Matteo Lampertico ha inaugurato lo scorso 25 maggio nel suo spazio di Via Montebello 30 a Milano ‘Esprit de géométrie’, che si potrà visitare fino al 23 luglio 2021. ‘Esprit de géométrie’ è il contraltare all’ultimo “Ritorno al Barocco” allestito fino a poche settimana fa: avanti, ora, geometria, concretezza, linearità.
Il matematico, físico, filosofo e teologo Blaise Pascal conia nel 1670, ormai oltre 350 anni fa, questa espressione: esprit de géométrie (spirito di geometria), concetto contrapposto al esprit de finesse (spirito di finezza). Con queste due formule Pascal vuole distinguere le due principali pulsioni della natura umana: la prima, la razionalità, con sede nella ragione, e la seconda, l’intuizione, con sede nel cuore.
Lampertico ha voluto sottolineare come nel corso del XX secolo possiamo trovare due “macrocorrenti” artistiche ben distinte e dominanti: quella razionalista (Mondrian, minimalismo…) e quella dominata dall’inconscio e dalle emozioni (Surrealismo, action painting…). Questa mostra associa il concetto di Pascal esprit de géométrie alla prima corrente che abbiamo menzionato: quella razionale, dominata dalla linea, dalla geometria. Si trovano infatti nella mostra artisti come Sol Lewitt o Robert Mangold, rappresentanti del minimalismo americano.

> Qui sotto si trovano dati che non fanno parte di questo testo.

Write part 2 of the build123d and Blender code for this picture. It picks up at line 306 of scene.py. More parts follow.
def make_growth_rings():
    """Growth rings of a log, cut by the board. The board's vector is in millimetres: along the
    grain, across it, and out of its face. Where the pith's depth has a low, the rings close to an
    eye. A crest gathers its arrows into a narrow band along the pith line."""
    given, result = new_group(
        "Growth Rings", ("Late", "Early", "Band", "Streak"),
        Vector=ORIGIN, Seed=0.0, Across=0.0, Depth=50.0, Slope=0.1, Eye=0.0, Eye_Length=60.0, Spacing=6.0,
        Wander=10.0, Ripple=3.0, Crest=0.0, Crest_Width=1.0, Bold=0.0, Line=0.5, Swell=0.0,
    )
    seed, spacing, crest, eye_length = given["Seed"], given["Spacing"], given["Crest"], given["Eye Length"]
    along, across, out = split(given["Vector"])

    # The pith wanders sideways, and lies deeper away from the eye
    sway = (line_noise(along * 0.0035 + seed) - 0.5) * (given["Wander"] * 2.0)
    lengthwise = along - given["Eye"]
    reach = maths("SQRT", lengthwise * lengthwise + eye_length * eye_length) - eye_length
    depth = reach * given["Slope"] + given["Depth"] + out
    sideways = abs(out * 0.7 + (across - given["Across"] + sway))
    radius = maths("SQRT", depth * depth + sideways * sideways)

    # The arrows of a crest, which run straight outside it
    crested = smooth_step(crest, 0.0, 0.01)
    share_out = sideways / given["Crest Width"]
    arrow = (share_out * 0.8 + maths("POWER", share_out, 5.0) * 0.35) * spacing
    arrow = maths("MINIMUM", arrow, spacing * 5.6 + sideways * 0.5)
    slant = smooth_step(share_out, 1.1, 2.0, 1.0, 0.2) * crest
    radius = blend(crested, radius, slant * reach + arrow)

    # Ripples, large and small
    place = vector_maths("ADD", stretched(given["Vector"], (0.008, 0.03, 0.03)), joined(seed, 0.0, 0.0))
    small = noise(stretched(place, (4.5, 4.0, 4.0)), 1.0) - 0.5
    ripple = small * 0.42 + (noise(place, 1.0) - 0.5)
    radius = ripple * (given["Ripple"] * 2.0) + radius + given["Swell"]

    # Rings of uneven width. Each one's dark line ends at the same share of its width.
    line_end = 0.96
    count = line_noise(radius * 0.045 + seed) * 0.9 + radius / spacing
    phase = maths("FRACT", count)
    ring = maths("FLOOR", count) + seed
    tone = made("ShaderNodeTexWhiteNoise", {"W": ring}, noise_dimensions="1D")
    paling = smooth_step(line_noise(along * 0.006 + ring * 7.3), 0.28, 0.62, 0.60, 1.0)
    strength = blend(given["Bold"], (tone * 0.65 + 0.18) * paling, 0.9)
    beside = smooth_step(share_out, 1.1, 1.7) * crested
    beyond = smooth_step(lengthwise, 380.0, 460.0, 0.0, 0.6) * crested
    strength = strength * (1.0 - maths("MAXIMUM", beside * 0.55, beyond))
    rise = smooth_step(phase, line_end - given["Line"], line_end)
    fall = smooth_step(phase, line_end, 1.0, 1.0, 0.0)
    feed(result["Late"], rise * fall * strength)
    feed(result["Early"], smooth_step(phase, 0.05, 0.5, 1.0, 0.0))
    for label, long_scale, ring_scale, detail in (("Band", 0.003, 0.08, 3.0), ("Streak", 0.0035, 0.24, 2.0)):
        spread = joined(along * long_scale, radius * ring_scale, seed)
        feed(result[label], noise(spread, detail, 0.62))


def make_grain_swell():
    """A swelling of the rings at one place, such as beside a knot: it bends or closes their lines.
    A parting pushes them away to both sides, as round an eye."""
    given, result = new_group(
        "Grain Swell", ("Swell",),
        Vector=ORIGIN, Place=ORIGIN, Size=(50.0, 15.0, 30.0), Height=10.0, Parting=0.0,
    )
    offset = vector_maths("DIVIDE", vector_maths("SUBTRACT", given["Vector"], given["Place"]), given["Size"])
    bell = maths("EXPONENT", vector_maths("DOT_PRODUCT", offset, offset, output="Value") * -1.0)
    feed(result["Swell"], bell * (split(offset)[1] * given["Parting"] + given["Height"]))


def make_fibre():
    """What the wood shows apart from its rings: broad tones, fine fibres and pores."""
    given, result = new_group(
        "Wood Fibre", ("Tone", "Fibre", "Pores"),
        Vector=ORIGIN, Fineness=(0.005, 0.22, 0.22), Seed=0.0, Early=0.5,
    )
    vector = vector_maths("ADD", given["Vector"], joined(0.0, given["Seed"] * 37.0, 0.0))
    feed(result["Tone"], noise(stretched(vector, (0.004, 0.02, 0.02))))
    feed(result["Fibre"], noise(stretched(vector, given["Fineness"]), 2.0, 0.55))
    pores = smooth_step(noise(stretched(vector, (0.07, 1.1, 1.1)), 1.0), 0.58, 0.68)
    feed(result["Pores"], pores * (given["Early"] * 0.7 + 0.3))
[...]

Gli artisti italiani sono la presenza più importante, in numero e in dimensioni: da una delle pareti corte della sala principale ci guarda una enorme opera di Massimo Antonaci, Triplice cinta, 1997, di 240 x 240, di un intenso blu. Nella parete opposta, un Giulio Paolini del 2005. Nella stessa sala si possono vedere anche due opere di Giacomo Balla (che non possiamo solo inquadrare nel Futurismo), diverse tra di loro ma che hanno in comune quello “spirito geometrico”. Non manca Alighiero Boetti (che non manca mai), con una opera su carta del ’75, né Piero Dorazio (che risente delle influenze di Balla), con un particolarissimo reticolo ovale blu del ’60. Non scontate, ma sempre sorprendentemente “geometriche”, due nature morte, una attribuita a Paolo Porpora, degli anni ’40 o ’50 del Seicento (contemporanea di Pascal!) e un’altra di Antonio Donghi del 1940 (ancora, 300 anni dopo ma sempre coerente con quella del XVII secolo). La mostra può essere intesa come una delle tante storie dell’arte del Novecento, attraverso gli occhi di Pascal (di un Pascal del 2021, che ha invecchiato incredibilmente bene).

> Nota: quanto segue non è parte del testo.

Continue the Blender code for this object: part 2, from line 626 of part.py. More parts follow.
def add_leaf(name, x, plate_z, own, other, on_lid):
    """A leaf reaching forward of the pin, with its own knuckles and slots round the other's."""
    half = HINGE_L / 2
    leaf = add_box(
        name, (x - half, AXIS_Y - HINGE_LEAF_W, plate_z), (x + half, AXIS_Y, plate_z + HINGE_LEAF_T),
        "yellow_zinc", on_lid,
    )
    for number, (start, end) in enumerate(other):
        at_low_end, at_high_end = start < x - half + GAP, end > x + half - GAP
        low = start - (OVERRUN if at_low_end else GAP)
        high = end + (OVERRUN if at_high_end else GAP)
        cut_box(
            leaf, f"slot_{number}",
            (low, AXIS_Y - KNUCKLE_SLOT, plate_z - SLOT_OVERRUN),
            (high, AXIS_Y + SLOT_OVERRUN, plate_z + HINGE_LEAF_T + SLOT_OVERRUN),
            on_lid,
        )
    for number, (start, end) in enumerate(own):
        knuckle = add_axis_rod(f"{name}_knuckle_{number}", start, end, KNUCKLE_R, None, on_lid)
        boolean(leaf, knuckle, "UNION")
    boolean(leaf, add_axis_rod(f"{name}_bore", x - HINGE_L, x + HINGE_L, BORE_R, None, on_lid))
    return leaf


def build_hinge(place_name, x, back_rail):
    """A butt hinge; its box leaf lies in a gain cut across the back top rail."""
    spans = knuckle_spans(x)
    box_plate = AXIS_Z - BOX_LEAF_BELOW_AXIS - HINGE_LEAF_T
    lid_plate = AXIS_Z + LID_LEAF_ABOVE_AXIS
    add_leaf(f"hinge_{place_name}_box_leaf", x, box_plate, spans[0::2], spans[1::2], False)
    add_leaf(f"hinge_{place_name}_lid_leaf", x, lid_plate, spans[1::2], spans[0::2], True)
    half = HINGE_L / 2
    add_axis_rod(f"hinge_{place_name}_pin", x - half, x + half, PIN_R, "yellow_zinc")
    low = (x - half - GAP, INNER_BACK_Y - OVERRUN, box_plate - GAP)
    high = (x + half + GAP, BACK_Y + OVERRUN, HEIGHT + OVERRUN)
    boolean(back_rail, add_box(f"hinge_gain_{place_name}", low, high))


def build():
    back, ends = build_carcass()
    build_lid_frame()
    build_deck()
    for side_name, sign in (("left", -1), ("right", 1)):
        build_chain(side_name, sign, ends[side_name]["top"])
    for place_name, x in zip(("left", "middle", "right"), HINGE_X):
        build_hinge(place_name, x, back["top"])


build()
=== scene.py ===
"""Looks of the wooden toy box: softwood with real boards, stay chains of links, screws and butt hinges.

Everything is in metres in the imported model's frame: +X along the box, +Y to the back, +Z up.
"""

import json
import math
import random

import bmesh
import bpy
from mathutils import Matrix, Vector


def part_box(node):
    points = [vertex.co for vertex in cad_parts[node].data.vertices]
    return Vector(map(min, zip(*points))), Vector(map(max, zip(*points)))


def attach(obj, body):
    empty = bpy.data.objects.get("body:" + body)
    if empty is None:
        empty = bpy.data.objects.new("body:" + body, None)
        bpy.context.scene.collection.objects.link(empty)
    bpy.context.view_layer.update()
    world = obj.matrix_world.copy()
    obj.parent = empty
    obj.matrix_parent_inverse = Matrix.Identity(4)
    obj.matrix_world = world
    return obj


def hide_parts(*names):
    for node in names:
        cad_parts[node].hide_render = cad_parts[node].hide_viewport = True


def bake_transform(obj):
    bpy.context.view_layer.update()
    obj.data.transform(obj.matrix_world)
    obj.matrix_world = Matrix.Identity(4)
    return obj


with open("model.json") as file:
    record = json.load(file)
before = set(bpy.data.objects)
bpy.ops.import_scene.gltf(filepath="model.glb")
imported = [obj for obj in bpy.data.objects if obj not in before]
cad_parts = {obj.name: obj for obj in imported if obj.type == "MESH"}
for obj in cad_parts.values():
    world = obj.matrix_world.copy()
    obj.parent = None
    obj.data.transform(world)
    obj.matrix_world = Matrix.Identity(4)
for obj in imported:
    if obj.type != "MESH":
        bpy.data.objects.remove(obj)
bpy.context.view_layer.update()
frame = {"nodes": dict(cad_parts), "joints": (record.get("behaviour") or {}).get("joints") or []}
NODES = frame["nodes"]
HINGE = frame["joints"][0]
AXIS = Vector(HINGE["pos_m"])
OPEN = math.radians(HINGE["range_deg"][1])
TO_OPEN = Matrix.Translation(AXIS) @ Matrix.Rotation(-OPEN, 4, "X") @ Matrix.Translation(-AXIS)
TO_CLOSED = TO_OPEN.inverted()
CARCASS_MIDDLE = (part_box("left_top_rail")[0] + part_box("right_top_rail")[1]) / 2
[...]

Variegati colori, tanti artisti, tante date, tante forme, tante tecniche e supporti (cristallo, carta, olio, tela, graffito, inchiostro…). Le opere sono tutte diverse, ma tutte hanno in effetti un ‘non so che’ che le accomuna: quell’ esprit de géométrie, quello spirito di geometria di pascaliana memoria che, pur avendo più di 350 anni, è incredibilmente moderno e si può applicare sia a opere del 1913 che del 2005. La linearità, la geometria, la razionalità forse aiuta a trovare concretezza dopo quel bellissimo caos barocco della mostra precedente (era forse quello l’ esprit de finesse?)…Insomma, una quiete dopo la tempesta.